En tercer lugar, el poder legislativo en Europa no lo tiene de hecho el Parlamento Europeo, sino la Comisión Europea, no transparente y no elegida. Los jueces del Tribunal de Justicia de la Unión Europea, TJUE, fallan casi siempre a su favor, y han decidido que sus estipulaciones prevalecen sobre el Derecho nacional. La autoselección y la búsqueda de un mayor poder pueden explicar muchas de sus sentencias. La Comisión Europea y el TJUE ignoran en gran medida el Principio de Subsidiariedad: que las cuestiones políticas deben resolverse al nivel más inmediato o local posible. El Principio de Subsidiariedad fue claramente enunciado en la Encíclica Papal Quadragesimo anno de 1931§79: «Del mismo modo que es gravemente erróneo quitar a los individuos lo que pueden lograr por su propia iniciativa e industria y dárselo a la comunidad, también es una injusticia y al mismo tiempo un grave mal y una perturbación del orden correcto asignar a una asociación mayor y superior lo que pueden hacer organizaciones menores y subordinadas». En mi charla en Nicosia, sugerí que quizás las tareas del TJUE podrían dividirse entre dos tribunales. El actual TJUE debería pronunciarse sobre cuestiones puramente jurídicas, mientras que un Tribunal de Subsidiariedad especial debería decidir los casos de competencia entre los Estados miembros y la Unión, con el Principio de Subsidiariedad como principio rector.

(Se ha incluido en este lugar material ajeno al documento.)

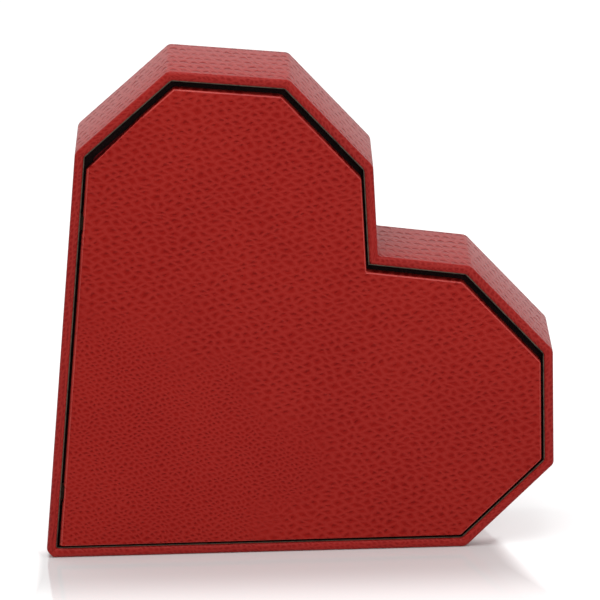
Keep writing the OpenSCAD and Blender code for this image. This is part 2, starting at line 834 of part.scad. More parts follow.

Una Federación Europea de Estados Nacionales

Cuando se creó la Comunidad Económica Europea en 1957, su objetivo era defender las cuatro libertades, la libre circulación de bienes, capitales, servicios y personas a través de las fronteras europeas, para acercar así a los europeos entre sí y reducir la probabilidad de conflictos y guerras. Durante los treinta años siguientes cumplió este objetivo admirablemente. El mercado común fue un intento muy acertado de eliminar las barreras al comercio y a los movimientos de capital que habían erigido los gobiernos nacionales. Aumentó tanto la eficacia como la libertad. Además, al reforzar la competencia, redujo la necesidad de intervención pública en la economía», escribió el distinguido economista alemán Roland Vaubel en un perspicaz libro titulado documento para el Instituto Inglés de Asuntos Económicos. Pero en la década de 1990 el interés pasó de la integración económica a la integración política, o centralización. El objetivo ya no era un mercado común, sino unos Estados Unidos de Europa. En mi intervención en Nicosia expresé mis dudas sobre la conveniencia de esta evolución. Una federación europea de Estados nación era preferible a una nueva superpotencia. Tal vez haya que inspirarse en la estrecha pero espontánea cooperación de los cinco países nórdicos, en el Consejo Nórdico y en otros foros, con una mínima renuncia a la soberanía nacional.